Global Food Crisis Looms as America Bakes

Dried up maize field (photo: Martin Jehnichen / Greenpeace)
Dried up maize field (photo: Martin Jehnichen / Greenpeace)

Food experts are warning that America's Midwest drought threatens a repetition of the 2008 global food crisis, when spiraling prices set off riots in parts of Africa, the Middle East, and Latin America. With corn and soybean crops in the midst of an unrelenting heat wave, huge crop losses are inevitable.

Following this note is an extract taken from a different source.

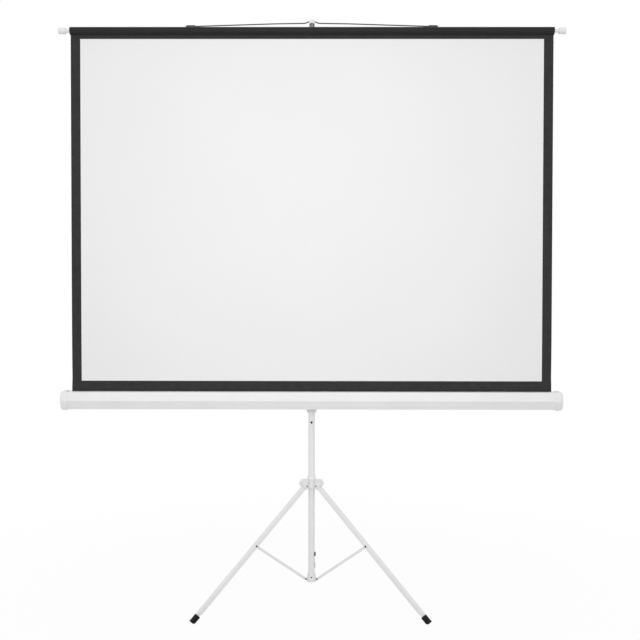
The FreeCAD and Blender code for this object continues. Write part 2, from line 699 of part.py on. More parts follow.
def build_case():
    """Six-sided case with its slot, end caps, saddle, pivot pin and the fabric that rises from it."""
    shell = pad("YZ_Plane", hexagon("0"), "case_length")
    hollow = pad("YZ_Plane", hexagon("case_wall"), "case_length + cut_overrun")
    slot_half = "(roller_length/2)"
    slot = box((f"-{slot_half}", slot_half), ("case_y + case_slot_front", "case_y + case_slot_rear"),
               ("case_top - cut_overrun", "case_top + cut_overrun"))
    publish("case_shell", cut(shell, hollow, slot))

    lap_start = "case_length/2 - case_cap_lap"
    for side, turn in (("left", 180), ("right", 0)):
        cap = pad("YZ_Plane", hexagon("-case_cap_rim"), "case_cap_length", lap_start)
        end = value(f"{lap_start} + case_cap_length")
        cap = rounded(cap, "case_cap_round", lambda edge: abs(edge.CenterOfMass.x - end) < value("fit_gap/10"))
        pocket = pad("YZ_Plane", hexagon("-fit_gap"), "cut_overrun + case_cap_lap + fit_gap",
                     f"{lap_start} - cut_overrun")
        bore = cylinder("gudgeon_radius + fit_gap", "case_length/2 - cut_overrun",
                        "roller_length/2 + gudgeon_reach + running_gap", "X", ("case_y", "case_axis_height"))
        cap = cut(cap, pocket, bore)
        if turn:
            mirrored = document.addObject("Part::Mirroring", "mirrored")
            mirrored.Source = cap
            mirrored.Normal = vector(1, 0, 0)
            cap = mirrored
        publish(f"case_cap_{side}", cap)

    slope = "(case_depth - case_flat)/case_height"
    shoulder = f"case_rear - {slope}*saddle_half_height"
    saddle = pad("YZ_Plane", [
        ("saddle_rear", "case_axis_height - saddle_half_flat"),
        ("saddle_rear", "case_axis_height + saddle_half_flat"),
        (shoulder, "case_axis_height + saddle_half_height"),
        ("case_rear", "case_axis_height"),
        (shoulder, "case_axis_height - saddle_half_height"),
    ], "saddle_length")
    pin_hole = cylinder("pivot_radius + fit_gap", "case_rear - cut_overrun", "saddle_rear + cut_overrun", "Y",
                        ("0", "case_axis_height"))
    publish("case_saddle", cut(saddle, pin_hole))
    pin = cylinder("pivot_radius", "saddle_rear - pivot_sink", "-mast_radius - clamp_hole_floor - running_gap",
                   "Y", ("0", "case_axis_height"))
    publish("case_pivot_pin", group(pin))
    fabric = box(("-fabric_width/2", "fabric_width/2"),
                 ("fabric_y - fabric_thickness/2", "fabric_y + fabric_thickness/2"),
                 ("case_axis_height", "batten_height - hem_radius - running_gap"))
    publish("screen_fabric", group(fabric))


def build_roller():
    """Roller tube with its plugs, its spring and the turns of fabric left on it."""
    centre = ("case_y", "case_axis_height")
    half = "roller_length/2"
    outside = cylinder("roller_radius", f"-{half}", half, "X", centre)
    inside = cylinder("roller_radius - roller_wall", f"-{half} - cut_overrun", f"{half} + cut_overrun", "X",
                      centre)
    publish("roller_tube", cut(outside, inside))
    plug_radius = "roller_radius - roller_wall - fit_gap"
    plugs = []
    for sign in ("-", ""):
        inner = f"{sign}({half} - roller_plug_length)"
        outer = f"{sign}({half})"
        tip = f"{sign}({half} + gudgeon_reach)"
        plug = cylinder(plug_radius, *((inner, outer) if sign == "" else (outer, inner)), "X", centre)
        gudgeon = cylinder("gudgeon_radius", *((inner, tip) if sign == "" else (tip, inner)), "X", centre)
        plugs.append(fuse(plug, gudgeon))
    publish("roller_plugs", group(*plugs))
    spring_end = f"-{half} + roller_plug_length + running_gap + roller_spring_length"
    spring_start = f"-{half} + roller_plug_length + running_gap"
    coil = cylinder("roller_radius - roller_wall - running_gap", spring_start, spring_end, "X", centre)
    core = cylinder("roller_radius - roller_wall - running_gap - roller_spring_wall",
                    f"{spring_start} - cut_overrun", f"{spring_end} + cut_overrun", "X", centre)
    publish("roller_spring", cut(coil, core))
    wrap = cylinder("wrap_radius", "-fabric_width/2", "fabric_width/2", "X", centre)
    tube_space = cylinder("roller_radius + fit_gap", "-fabric_width/2 - cut_overrun",
                          "fabric_width/2 + cut_overrun", "X", centre)
    publish("fabric_wrap", cut(wrap, tube_space))


def build_hub():
    """Sliding hub with a pair of ears for each leg."""
    ring = revolve([
        ("tripod_tube_radius + running_gap", "hub_bottom"),
        ("hub_radius - collar_chamfer", "hub_bottom"),
        ("hub_radius", "hub_bottom + collar_chamfer"),
        ("hub_radius", "hub_shoulder"),
        ("hub_neck_radius", "hub_top"),
        ("tripod_tube_radius + running_gap", "hub_top"),
    ])
    core = cylinder("tripod_tube_radius + running_gap", "hub_bottom - cut_overrun", "hub_top + cut_overrun")
    ears = []
    for azimuth in LEG_AZIMUTHS.values():
        eye = cylinder("hub_ear_radius", "-hub_ear_outer", "hub_ear_outer", "Y",
                       ("pivot_reach", "pivot_height"))
        arm = box(("tripod_tube_radius", "pivot_reach"), ("-hub_ear_outer", "hub_ear_outer"),
                  ("pivot_height - hub_ear_radius", "pivot_height + hub_ear_radius"))
        gap = box(("hub_radius", "pivot_reach + hub_ear_radius*2"), ("-hub_ear_inner", "hub_ear_inner"),
                  ("pivot_height - hub_ear_radius*2", "pivot_height + hub_ear_radius*2"))
        hole = cylinder("leg_pin_radius + fit_gap", "-hub_ear_outer*2", "hub_ear_outer*2", "Y",
                        ("pivot_reach", "pivot_height"))
        pair = cut(fuse(eye, arm), gap, hole)
        pair.Placement = around(azimuth)
        ears.append(pair)
    publish("hub", cut(fuse(ring, *ears), core))


def channel(width, depth, wall, back, start, end):
    """A U-channel along X whose web is at +Z, open at -Z."""
    outer = box((start, end), (f"-{width}/2", f"{width}/2"), (f"{back} - {depth}", back))
    hollow = box((f"{start} - cut_overrun", f"{end} + cut_overrun"),
                 (f"-{width}/2 + {wall}", f"{width}/2 - {wall}"),
                 (f"{back} - {depth} - cut_overrun", f"{back} - {wall}"))
    return outer, hollow


def cross_pin(radius, head_radius, half_grip, head, reach):
    """A pin across the leg with a head outside each cheek."""
    shank = cylinder(radius, f"-{half_grip} - {head}/2", f"{half_grip} + {head}/2", "Y", (reach, "0"))
    near = cylinder(head_radius, f"-{half_grip} - {head}", f"-{half_grip}", "Y", (reach, "0"))
    far = cylinder(head_radius, half_grip, f"{half_grip} + {head}", "Y", (reach, "0"))
    return fuse(shank, near, far)


def build_leg(side, azimuth):
    """One leg: moulded cap, pin, channel, foot plug, rubber foot and the brace that joins the base."""
    turn = around(azimuth)
    pivot = vector(value("pivot_reach"), 0, value("pivot_height"))
    tilt = FreeCAD.Placement(pivot, FreeCAD.Rotation(ACROSS, 90 - value("leg_angle")))
    stand = turn * tilt

    def beside(along, outward):
        """Place in the leg's upright plane that is along the leg and outward from its axis."""
        reach = f"pivot_reach + ({along})*sin(leg_angle) + ({outward})*cos(leg_angle)"
        height = f"pivot_height - ({along})*cos(leg_angle) + ({outward})*sin(leg_angle)"
        return reach, height

    body = pad("XZ_Plane", [
        beside("leg_cap_end", "-leg_cap_belly"),
        ("pivot_reach - leg_cap_inner", "pivot_height - leg_cap_inner/2"),
        ("pivot_reach - leg_cap_inner", "pivot_height + leg_cap_top - leg_cap_corner"),
        ("pivot_reach - leg_cap_inner + leg_cap_corner", "pivot_height + leg_cap_top"),
        ("pivot_reach + leg_cap_crown", "pivot_height + leg_cap_top"),
        ("pivot_reach + leg_cap_brow_reach", "pivot_height + leg_cap_brow_height"),
        beside("leg_cap_end", "leg_cap_hump"),
    ], "leg_cap_half_width*2")
    relief = cylinder("leg_cap_relief", "-leg_width/2 - fit_gap", "leg_width/2 + fit_gap", "Y",
                      ("pivot_reach", "pivot_height"))
    inward = box(("pivot_reach - leg_cap_inner*2", "pivot_reach"),
                 ("-leg_width/2 - fit_gap", "leg_width/2 + fit_gap"),
                 ("pivot_height - leg_cap_top*2", "pivot_height + leg_cap_relief"))
    under = box(("pivot_reach", "pivot_reach + leg_cap_relief"),
                ("-leg_width/2 - fit_gap", "leg_width/2 + fit_gap"),
                ("pivot_height - leg_cap_top*2", "pivot_height"))
    run = box(("leg_start - fit_gap", "leg_cap_end*2"), ("-leg_width/2 - fit_gap", "leg_width/2 + fit_gap"),
              ("-leg_depth*2", "leg_back + fit_gap"))
    tilted = group(run)
    tilted.Placement = tilt
    lug = cylinder("leg_lug_radius", "-leg_lug_half_width", "leg_lug_half_width", "Y",
                   ("pivot_reach", "pivot_height"))
    web = box(("pivot_reach - leg_lug_radius", "pivot_reach + leg_lug_radius"),
              ("-leg_lug_half_width", "leg_lug_half_width"), ("pivot_height", "pivot_height + leg_lug_rise"))
    pin_hole = cylinder("leg_pin_radius + fit_gap", "-leg_cap_half_width*2", "leg_cap_half_width*2", "Y",
                        ("pivot_reach", "pivot_height"))
    cap = cut(fuse(cut(body, relief, inward, under, tilted), lug, web), pin_hole)
    publish(f"leg_{side}_cap", cap, turn)

    pin = cross_pin("leg_pin_radius", "leg_pin_head_radius", "leg_cap_half_width", "leg_pin_head", "0")
    publish(f"leg_{side}_pin", pin, stand)

    outer, hollow = channel("leg_width", "leg_depth", "leg_wall", "leg_back", "leg_start",
                            "leg_channel_end")
    outer = rounded(outer, "leg_corner", lambda edge: abs(edge.tangentAt(edge.FirstParameter).x) > 0.5
                    and edge.CenterOfMass.z > 0)
    hole = cylinder("brace_pin_radius + fit_gap", "-leg_width", "leg_width", "Y", ("brace_pin_distance", "0"))
    publish(f"leg_{side}_channel", cut(outer, hollow, hole), stand)

    plug_end = "leg_length - foot_length + foot_plug_sink"
    plug_sides = ("-foot_plug_width/2", "foot_plug_width/2")
    plug = box((f"{plug_end} - foot_plug_length", plug_end), plug_sides,
               ("-foot_plug_bottom", "leg_back - leg_wall"))
    publish(f"leg_{side}_foot_plug", group(plug), stand)

    block = box(("leg_length - foot_length", "leg_length"), ("-foot_width/2", "foot_width/2"),
                ("-foot_width/2", "foot_width/2"))
    block = rounded(block, "foot_round", lambda edge: abs(edge.tangentAt(edge.FirstParameter).x) > 0.5)
    socket = box(("leg_length - foot_length - cut_overrun", f"{plug_end} + fit_gap"),
                 ("-foot_plug_width/2 - fit_gap", "foot_plug_width/2 + fit_gap"),
                 ("-foot_plug_bottom - fit_gap", "leg_back - leg_wall + fit_gap"))
    ground = box(("-leg_length", "leg_length*2"), ("-foot_width", "foot_width"), ("-leg_length", "0"))
    floor_part = group(ground)
    floor_part.Placement = tilt.inverse()
    publish(f"leg_{side}_foot", cut(block, socket, floor_part), stand)

    brace_pin = cross_pin("brace_pin_radius", "brace_pin_head_radius", "leg_width/2", "brace_pin_head",
                          "brace_pin_distance")
    publish(f"leg_{side}_brace_pin", brace_pin, stand)

    start = vector(value("brace_pin_reach"), 0, value("brace_pin_height"))
    across = vector(-value("brace_drop"), 0, value("brace_run"))
    along = vector(-value("brace_run"), 0, -value("brace_drop"))
    lie = turn * FreeCAD.Placement(start, FreeCAD.Rotation(along, vector(0, 1, 0), -across, "XYZ"))
    outer, hollow = channel("brace_width", "brace_height", "brace_wall", "brace_height/2", "-brace_end",
                            "brace_length + brace_end")
    upper = cylinder("brace_pin_radius + fit_gap", "-brace_width", "brace_width", "Y", ("0", "0"))
    lower = cylinder("brace_rivet_radius + fit_gap", "-brace_width", "brace_width", "Y",
                     ("brace_length", "0"))
    publish(f"brace_{side}_channel", cut(outer, hollow, upper, lower), lie)
    rivets = []
    for sign in ("-", ""):
        inner = f"{sign}(base_lug_width/2 + running_gap)"
        face = f"{sign}(brace_width/2)"
        outer_end = f"{sign}(brace_width/2 + brace_rivet_head)"
        shank = cylinder("brace_rivet_radius", *((inner, outer_end) if sign == "" else (outer_end, inner)),
                         "Y", ("brace_length", "0"))
        head = cylinder("brace_rivet_head_radius", *((face, outer_end) if sign == "" else (outer_end, face)),
                        "Y", ("brace_length", "0"))
        rivets.append(fuse(shank, head))
    publish(f"brace_{side}_rivets", group(*rivets), lie)


def check_and_write():
    """Check every object and shape, then write one STEP file for each piece."""
    document.recompute()
    for item in document.Objects:
        if "Invalid" in item.State or "Error" in item.State:
            raise RuntimeError(f"{item.Label} failed: {item.State}")
    os.makedirs("parts", exist_ok=True)
    for item in nodes:
        if item.Shape.isNull() or not item.Shape.isValid():
            raise RuntimeError(f"{item.Label} has no valid shape")
        item.Shape.exportStep(f"parts/{item.Label}.step")
        print(item.Label, len(item.Shape.Solids), round(item.Shape.Volume))


build_tripod_tube()
build_height_button()
build_hub()
build_mast()
build_extensions()
build_hook()
build_batten()
build_bail()
build_case()
build_roller()
for leg_side, leg_azimuth in LEG_AZIMUTHS.items():
    build_leg(leg_side, leg_azimuth)
check_and_write()
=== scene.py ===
import json
import logging
import math
from dataclasses import dataclass, field
from enum import Enum
from typing import Sequence

import bmesh
import bpy
import numpy as np
from mathutils import Matrix, Vector


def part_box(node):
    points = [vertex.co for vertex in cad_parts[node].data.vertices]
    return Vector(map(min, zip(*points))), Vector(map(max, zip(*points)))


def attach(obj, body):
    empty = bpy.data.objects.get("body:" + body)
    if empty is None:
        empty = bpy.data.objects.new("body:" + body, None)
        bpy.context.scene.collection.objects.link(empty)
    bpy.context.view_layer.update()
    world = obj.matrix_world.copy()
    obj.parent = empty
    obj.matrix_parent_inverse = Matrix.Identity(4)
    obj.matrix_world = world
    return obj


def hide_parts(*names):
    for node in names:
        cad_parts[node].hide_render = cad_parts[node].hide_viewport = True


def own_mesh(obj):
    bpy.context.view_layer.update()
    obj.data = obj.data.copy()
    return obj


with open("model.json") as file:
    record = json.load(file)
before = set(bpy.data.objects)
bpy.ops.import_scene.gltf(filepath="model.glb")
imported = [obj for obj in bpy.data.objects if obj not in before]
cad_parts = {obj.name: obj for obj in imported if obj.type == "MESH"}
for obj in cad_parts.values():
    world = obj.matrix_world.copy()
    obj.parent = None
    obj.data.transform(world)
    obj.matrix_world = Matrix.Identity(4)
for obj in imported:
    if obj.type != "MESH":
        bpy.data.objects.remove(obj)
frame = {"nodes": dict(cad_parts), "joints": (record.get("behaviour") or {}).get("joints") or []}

logging.basicConfig(level=logging.INFO, format="%(message)s")
log = logging.getLogger("projection_screen")

Tree = bpy.types.NodeTree
Socket = bpy.types.NodeSocket
Material = bpy.types.Material
Piece = bpy.types.Object
Colour = tuple[float, float, float]

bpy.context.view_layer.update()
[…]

This will, in turn, boost food and fuel prices and cut exports and aid from the United States, the world's largest exporter of these key crops. "We're moving from a crisis to a horror story," said Purdue University agronomist Tony Vyn. "I see an increasing number of fields that will produce zero grain ". The drought is the worst since 1956, the National Oceanic and Atmospheric Administration said in a report released on Monday. Drought is now affecting 55% of the land mass in the lower 48 states. Marie Brill, a policy analyst at ActionAid joined the voices raising alarm saying "What's difficult is that we see a drought happen today but people really are going to be feeling that six months from now, possibly a year from now". Brill went on to say that it was already clear the reduced supply, and high prices of corn and soybean were set to cause serious hardship – especially among poor people in poor countries which depend on imported grain. Countries that are net importers of corn will be hit the hardest including South Korea, Japan, Peru, Guatemala, El Salvador and Columbia. Much of East Africa will also be badly affected, she said. Even those African countries that produce their own corn will suffer because they are locked into the higher global prices. America's demand for ethanol may further limit the amount of corn on the world market. This is because 40% of America's corn is used for ethanol which serves to drive up the price of corn. But there were some reports that American ethanol factories have been temporarily closed down across the mid-west, because high corn prices made ethanol production uneconomic.